La justice sur-humaine
J’étais hier au tribunal d’instance en tant que partie civile. Je n’imaginais pas à quel point la charge émotionnelle serait forte. La justice oppose systématiquement deux camps. La partie civile, considérée comme la victime, plaignante et en face la partie accusée des faits reprochés. Les avocats de la partie civile insistent sur la responsabilité de la partie adverse. Ceux d’en face la minimisent. Dans ce système il existe rarement une vérité évidente. Le juge fait son estimation après avoir questionné, écouté avec grande attention chaque partie puis tranche. Évidemment lorsqu’on est impliqué dans un des deux camps, les arguments des avocats de son côté ne semblent jamais assez forts et ceux d’en face paraissent fallacieux et tordus.
C’est la justice humaine. Je me garde bien de lui faire des reproches sur le fond, car ce système est à l’image du monde intérieur ordinaire, profane. Il y a à l’intérieur de moi, de chacun, une victime et un accusateur. La victime clame sa souffrance – fondamentalement, je manque d’amour – et accuse un « autre » de ne pas l’aimer assez. Cet « autre » peut être défini comme c’est souvent le cas dans les affaires de justice, ou indéfini : les humains, la nature ou Dieu. Je suis donc ambivalent, successivement victime, accusateur, condamnateur, exécuteur satisfait, puis seul, en manque d’amour et ça recommence.

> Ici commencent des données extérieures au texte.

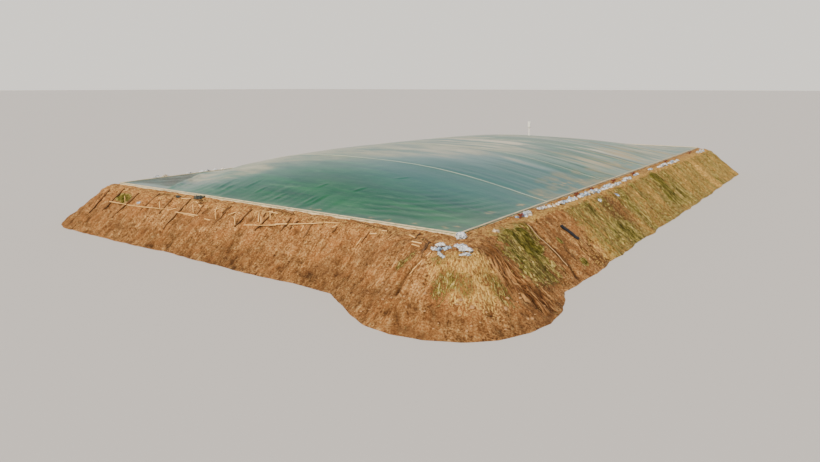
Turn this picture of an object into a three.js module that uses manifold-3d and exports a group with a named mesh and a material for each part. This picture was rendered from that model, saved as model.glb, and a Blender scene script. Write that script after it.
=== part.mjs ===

Mais hier, une autre justice m’est apparue, différente de celle du tribunal. À un moment, j’ai entendu le discret regret de la partie adverse. Cela a suffi pour que j’aperçoive sa souffrance et que j’aie le désir de le comprendre. Je n’étais plus obnubilé par les faits mais par la notion de l’intention. Elle m’a mené à une compassion pour cette personne. Cela m’a conduit aussi à la miséricorde pour ma souffrance. Nous étions deux souffrances pardonnables.
Cette justice sur-humaine n’appartient pas aux tribunaux. Ce n’est pas leur rôle. Elle n’est que dans le cœur de ceux qui cherchent non pas la justice, mais l’amour dont les saints – toutes religions confondues – nous donnent l’exemple.